* Task statement:
Please quote the material exactly, every line of it.
■ ■ ■ ■
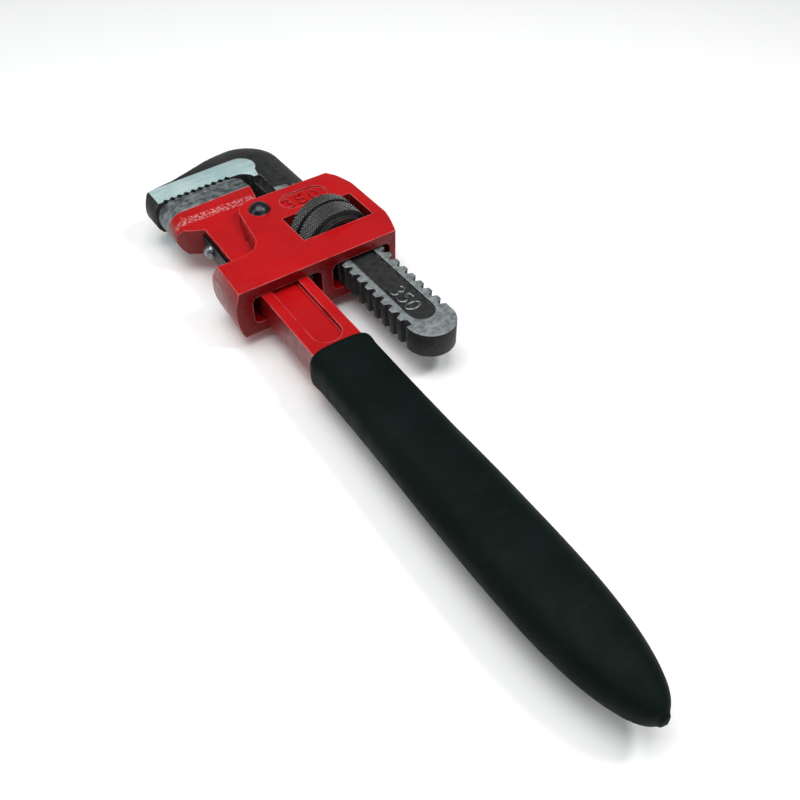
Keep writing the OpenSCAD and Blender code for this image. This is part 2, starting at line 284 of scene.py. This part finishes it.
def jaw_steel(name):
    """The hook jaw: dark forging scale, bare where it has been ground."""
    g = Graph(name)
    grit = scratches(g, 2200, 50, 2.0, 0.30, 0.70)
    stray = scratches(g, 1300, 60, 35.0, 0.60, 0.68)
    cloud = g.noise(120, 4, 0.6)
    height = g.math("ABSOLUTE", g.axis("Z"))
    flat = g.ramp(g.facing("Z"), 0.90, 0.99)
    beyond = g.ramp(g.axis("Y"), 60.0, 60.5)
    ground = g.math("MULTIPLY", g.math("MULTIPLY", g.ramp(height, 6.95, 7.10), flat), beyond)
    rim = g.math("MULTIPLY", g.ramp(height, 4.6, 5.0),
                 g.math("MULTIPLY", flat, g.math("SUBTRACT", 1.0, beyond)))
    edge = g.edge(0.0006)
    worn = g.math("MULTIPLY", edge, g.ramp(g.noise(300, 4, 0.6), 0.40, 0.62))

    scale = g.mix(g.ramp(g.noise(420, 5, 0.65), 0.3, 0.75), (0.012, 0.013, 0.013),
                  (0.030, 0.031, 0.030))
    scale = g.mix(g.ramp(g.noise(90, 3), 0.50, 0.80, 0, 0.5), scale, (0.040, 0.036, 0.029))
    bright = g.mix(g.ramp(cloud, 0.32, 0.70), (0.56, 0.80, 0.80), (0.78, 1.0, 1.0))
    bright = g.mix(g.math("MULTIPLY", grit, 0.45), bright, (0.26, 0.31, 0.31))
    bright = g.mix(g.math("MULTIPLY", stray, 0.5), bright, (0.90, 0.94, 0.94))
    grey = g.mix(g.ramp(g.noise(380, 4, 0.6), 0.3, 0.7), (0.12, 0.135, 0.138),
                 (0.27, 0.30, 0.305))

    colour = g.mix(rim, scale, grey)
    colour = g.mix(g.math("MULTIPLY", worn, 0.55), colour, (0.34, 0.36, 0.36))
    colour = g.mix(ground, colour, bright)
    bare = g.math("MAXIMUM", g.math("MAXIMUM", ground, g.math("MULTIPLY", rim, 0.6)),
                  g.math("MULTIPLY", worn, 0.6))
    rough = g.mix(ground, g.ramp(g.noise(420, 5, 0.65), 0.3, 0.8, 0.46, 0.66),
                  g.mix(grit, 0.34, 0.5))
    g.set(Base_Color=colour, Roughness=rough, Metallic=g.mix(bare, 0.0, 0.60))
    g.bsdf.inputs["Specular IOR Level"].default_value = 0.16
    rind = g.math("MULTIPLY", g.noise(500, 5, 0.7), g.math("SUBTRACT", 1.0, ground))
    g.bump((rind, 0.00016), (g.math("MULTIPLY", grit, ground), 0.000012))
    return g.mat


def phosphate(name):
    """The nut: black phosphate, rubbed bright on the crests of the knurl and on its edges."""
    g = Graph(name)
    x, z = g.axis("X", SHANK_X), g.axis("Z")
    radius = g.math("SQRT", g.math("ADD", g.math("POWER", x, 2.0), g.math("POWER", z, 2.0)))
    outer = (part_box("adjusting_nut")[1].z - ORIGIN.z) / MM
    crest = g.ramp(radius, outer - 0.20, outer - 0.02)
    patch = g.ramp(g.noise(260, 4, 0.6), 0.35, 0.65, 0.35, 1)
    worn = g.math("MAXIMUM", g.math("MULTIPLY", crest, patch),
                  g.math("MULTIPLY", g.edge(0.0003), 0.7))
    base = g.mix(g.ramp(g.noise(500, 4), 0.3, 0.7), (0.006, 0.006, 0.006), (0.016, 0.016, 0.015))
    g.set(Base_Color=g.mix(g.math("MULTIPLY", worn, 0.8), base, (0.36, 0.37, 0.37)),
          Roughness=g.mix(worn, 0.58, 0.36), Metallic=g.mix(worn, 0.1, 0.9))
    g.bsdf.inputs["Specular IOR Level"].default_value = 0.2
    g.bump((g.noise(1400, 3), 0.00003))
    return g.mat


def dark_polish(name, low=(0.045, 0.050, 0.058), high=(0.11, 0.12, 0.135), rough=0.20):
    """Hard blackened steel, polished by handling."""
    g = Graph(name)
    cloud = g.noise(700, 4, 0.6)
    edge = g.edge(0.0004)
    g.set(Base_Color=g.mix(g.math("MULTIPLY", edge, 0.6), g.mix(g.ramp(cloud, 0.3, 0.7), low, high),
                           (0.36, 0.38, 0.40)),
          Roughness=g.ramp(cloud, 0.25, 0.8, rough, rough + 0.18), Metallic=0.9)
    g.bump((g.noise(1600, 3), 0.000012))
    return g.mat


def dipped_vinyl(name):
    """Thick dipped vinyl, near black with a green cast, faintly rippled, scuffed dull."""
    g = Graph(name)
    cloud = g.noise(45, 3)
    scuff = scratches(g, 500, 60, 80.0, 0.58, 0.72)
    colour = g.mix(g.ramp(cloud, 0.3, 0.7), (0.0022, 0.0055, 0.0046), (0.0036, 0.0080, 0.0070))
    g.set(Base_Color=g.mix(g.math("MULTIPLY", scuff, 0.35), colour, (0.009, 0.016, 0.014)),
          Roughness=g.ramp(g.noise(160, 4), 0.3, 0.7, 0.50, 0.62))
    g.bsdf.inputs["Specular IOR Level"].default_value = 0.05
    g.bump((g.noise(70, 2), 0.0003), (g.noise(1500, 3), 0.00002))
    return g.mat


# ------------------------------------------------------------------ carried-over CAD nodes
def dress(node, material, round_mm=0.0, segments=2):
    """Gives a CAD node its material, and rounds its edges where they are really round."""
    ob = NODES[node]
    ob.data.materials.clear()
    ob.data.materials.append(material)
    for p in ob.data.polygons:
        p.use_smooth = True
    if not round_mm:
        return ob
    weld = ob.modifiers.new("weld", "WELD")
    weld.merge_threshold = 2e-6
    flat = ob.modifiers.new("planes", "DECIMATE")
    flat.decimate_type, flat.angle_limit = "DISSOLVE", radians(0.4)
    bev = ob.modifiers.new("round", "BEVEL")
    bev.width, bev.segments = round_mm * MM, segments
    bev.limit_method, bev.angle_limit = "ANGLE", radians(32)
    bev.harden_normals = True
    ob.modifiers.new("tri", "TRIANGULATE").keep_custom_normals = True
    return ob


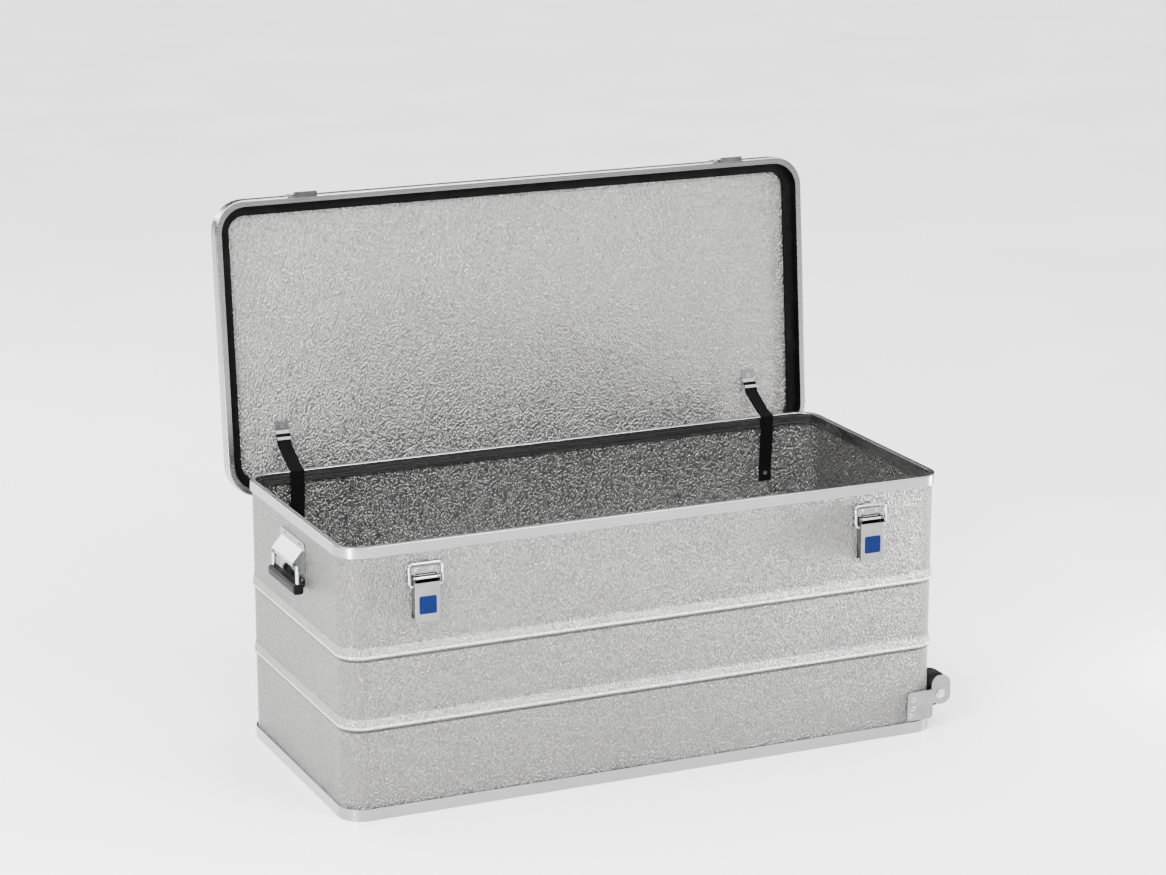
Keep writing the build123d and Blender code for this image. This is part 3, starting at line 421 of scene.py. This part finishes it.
■ ■ ■ ■
* Task answer:
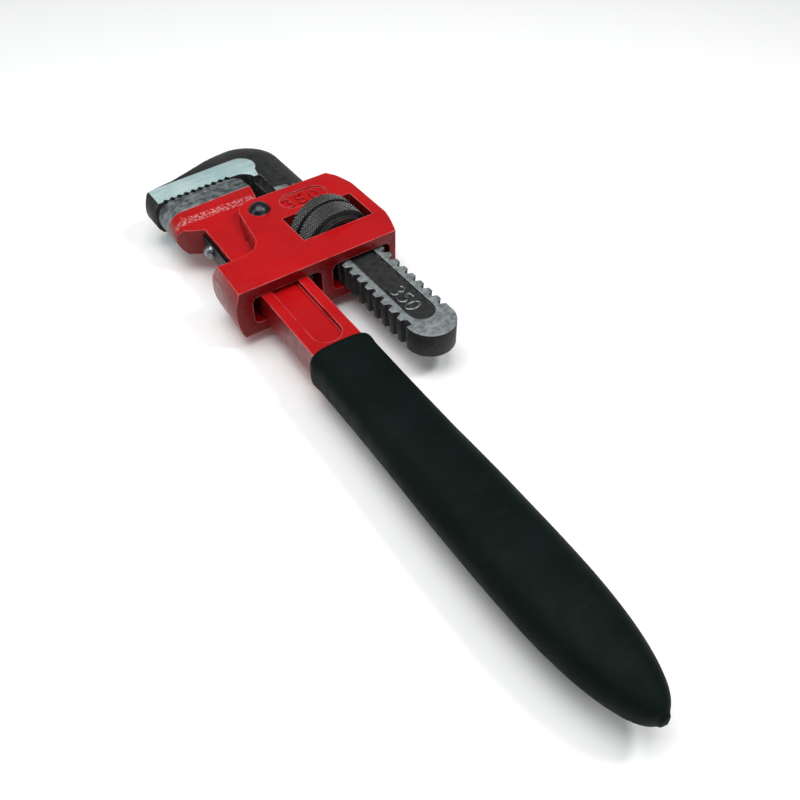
Keep writing the OpenSCAD and Blender code for this image. This is part 2, starting at line 284 of scene.py. This part finishes it.
def jaw_steel(name):
    """The hook jaw: dark forging scale, bare where it has been ground."""
    g = Graph(name)
    grit = scratches(g, 2200, 50, 2.0, 0.30, 0.70)
    stray = scratches(g, 1300, 60, 35.0, 0.60, 0.68)
    cloud = g.noise(120, 4, 0.6)
    height = g.math("ABSOLUTE", g.axis("Z"))
    flat = g.ramp(g.facing("Z"), 0.90, 0.99)
    beyond = g.ramp(g.axis("Y"), 60.0, 60.5)
    ground = g.math("MULTIPLY", g.math("MULTIPLY", g.ramp(height, 6.95, 7.10), flat), beyond)
    rim = g.math("MULTIPLY", g.ramp(height, 4.6, 5.0),
                 g.math("MULTIPLY", flat, g.math("SUBTRACT", 1.0, beyond)))
    edge = g.edge(0.0006)
    worn = g.math("MULTIPLY", edge, g.ramp(g.noise(300, 4, 0.6), 0.40, 0.62))

    scale = g.mix(g.ramp(g.noise(420, 5, 0.65), 0.3, 0.75), (0.012, 0.013, 0.013),
                  (0.030, 0.031, 0.030))
    scale = g.mix(g.ramp(g.noise(90, 3), 0.50, 0.80, 0, 0.5), scale, (0.040, 0.036, 0.029))
    bright = g.mix(g.ramp(cloud, 0.32, 0.70), (0.56, 0.80, 0.80), (0.78, 1.0, 1.0))
    bright = g.mix(g.math("MULTIPLY", grit, 0.45), bright, (0.26, 0.31, 0.31))
    bright = g.mix(g.math("MULTIPLY", stray, 0.5), bright, (0.90, 0.94, 0.94))
    grey = g.mix(g.ramp(g.noise(380, 4, 0.6), 0.3, 0.7), (0.12, 0.135, 0.138),
                 (0.27, 0.30, 0.305))

    colour = g.mix(rim, scale, grey)
    colour = g.mix(g.math("MULTIPLY", worn, 0.55), colour, (0.34, 0.36, 0.36))
    colour = g.mix(ground, colour, bright)
    bare = g.math("MAXIMUM", g.math("MAXIMUM", ground, g.math("MULTIPLY", rim, 0.6)),
                  g.math("MULTIPLY", worn, 0.6))
    rough = g.mix(ground, g.ramp(g.noise(420, 5, 0.65), 0.3, 0.8, 0.46, 0.66),
                  g.mix(grit, 0.34, 0.5))
    g.set(Base_Color=colour, Roughness=rough, Metallic=g.mix(bare, 0.0, 0.60))
    g.bsdf.inputs["Specular IOR Level"].default_value = 0.16
    rind = g.math("MULTIPLY", g.noise(500, 5, 0.7), g.math("SUBTRACT", 1.0, ground))
    g.bump((rind, 0.00016), (g.math("MULTIPLY", grit, ground), 0.000012))
    return g.mat


def phosphate(name):
    """The nut: black phosphate, rubbed bright on the crests of the knurl and on its edges."""
    g = Graph(name)
    x, z = g.axis("X", SHANK_X), g.axis("Z")
    radius = g.math("SQRT", g.math("ADD", g.math("POWER", x, 2.0), g.math("POWER", z, 2.0)))
    outer = (part_box("adjusting_nut")[1].z - ORIGIN.z) / MM
    crest = g.ramp(radius, outer - 0.20, outer - 0.02)
    patch = g.ramp(g.noise(260, 4, 0.6), 0.35, 0.65, 0.35, 1)
    worn = g.math("MAXIMUM", g.math("MULTIPLY", crest, patch),
                  g.math("MULTIPLY", g.edge(0.0003), 0.7))
    base = g.mix(g.ramp(g.noise(500, 4), 0.3, 0.7), (0.006, 0.006, 0.006), (0.016, 0.016, 0.015))
    g.set(Base_Color=g.mix(g.math("MULTIPLY", worn, 0.8), base, (0.36, 0.37, 0.37)),
          Roughness=g.mix(worn, 0.58, 0.36), Metallic=g.mix(worn, 0.1, 0.9))
    g.bsdf.inputs["Specular IOR Level"].default_value = 0.2
    g.bump((g.noise(1400, 3), 0.00003))
    return g.mat


def dark_polish(name, low=(0.045, 0.050, 0.058), high=(0.11, 0.12, 0.135), rough=0.20):
    """Hard blackened steel, polished by handling."""
    g = Graph(name)
    cloud = g.noise(700, 4, 0.6)
    edge = g.edge(0.0004)
    g.set(Base_Color=g.mix(g.math("MULTIPLY", edge, 0.6), g.mix(g.ramp(cloud, 0.3, 0.7), low, high),
                           (0.36, 0.38, 0.40)),
          Roughness=g.ramp(cloud, 0.25, 0.8, rough, rough + 0.18), Metallic=0.9)
    g.bump((g.noise(1600, 3), 0.000012))
    return g.mat


def dipped_vinyl(name):
    """Thick dipped vinyl, near black with a green cast, faintly rippled, scuffed dull."""
    g = Graph(name)
    cloud = g.noise(45, 3)
    scuff = scratches(g, 500, 60, 80.0, 0.58, 0.72)
    colour = g.mix(g.ramp(cloud, 0.3, 0.7), (0.0022, 0.0055, 0.0046), (0.0036, 0.0080, 0.0070))
    g.set(Base_Color=g.mix(g.math("MULTIPLY", scuff, 0.35), colour, (0.009, 0.016, 0.014)),
          Roughness=g.ramp(g.noise(160, 4), 0.3, 0.7, 0.50, 0.62))
    g.bsdf.inputs["Specular IOR Level"].default_value = 0.05
    g.bump((g.noise(70, 2), 0.0003), (g.noise(1500, 3), 0.00002))
    return g.mat


# ------------------------------------------------------------------ carried-over CAD nodes
def dress(node, material, round_mm=0.0, segments=2):
    """Gives a CAD node its material, and rounds its edges where they are really round."""
    ob = NODES[node]
    ob.data.materials.clear()
    ob.data.materials.append(material)
    for p in ob.data.polygons:
        p.use_smooth = True
    if not round_mm:
        return ob
    weld = ob.modifiers.new("weld", "WELD")
    weld.merge_threshold = 2e-6
    flat = ob.modifiers.new("planes", "DECIMATE")
    flat.decimate_type, flat.angle_limit = "DISSOLVE", radians(0.4)
    bev = ob.modifiers.new("round", "BEVEL")
    bev.width, bev.segments = round_mm * MM, segments
    bev.limit_method, bev.angle_limit = "ANGLE", radians(32)
    bev.harden_normals = True
    ob.modifiers.new("tri", "TRIANGULATE").keep_custom_normals = True
    return ob


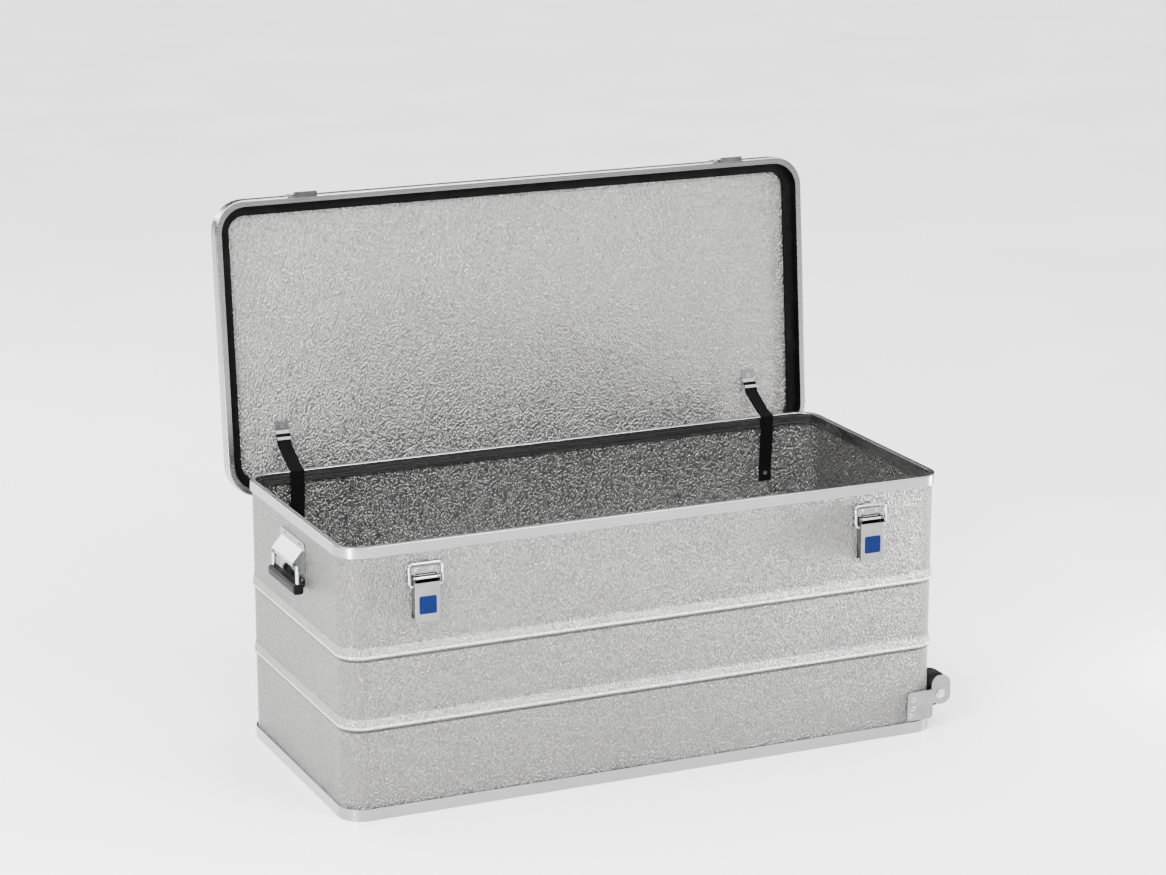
Keep writing the build123d and Blender code for this image. This is part 3, starting at line 421 of scene.py. This part finishes it.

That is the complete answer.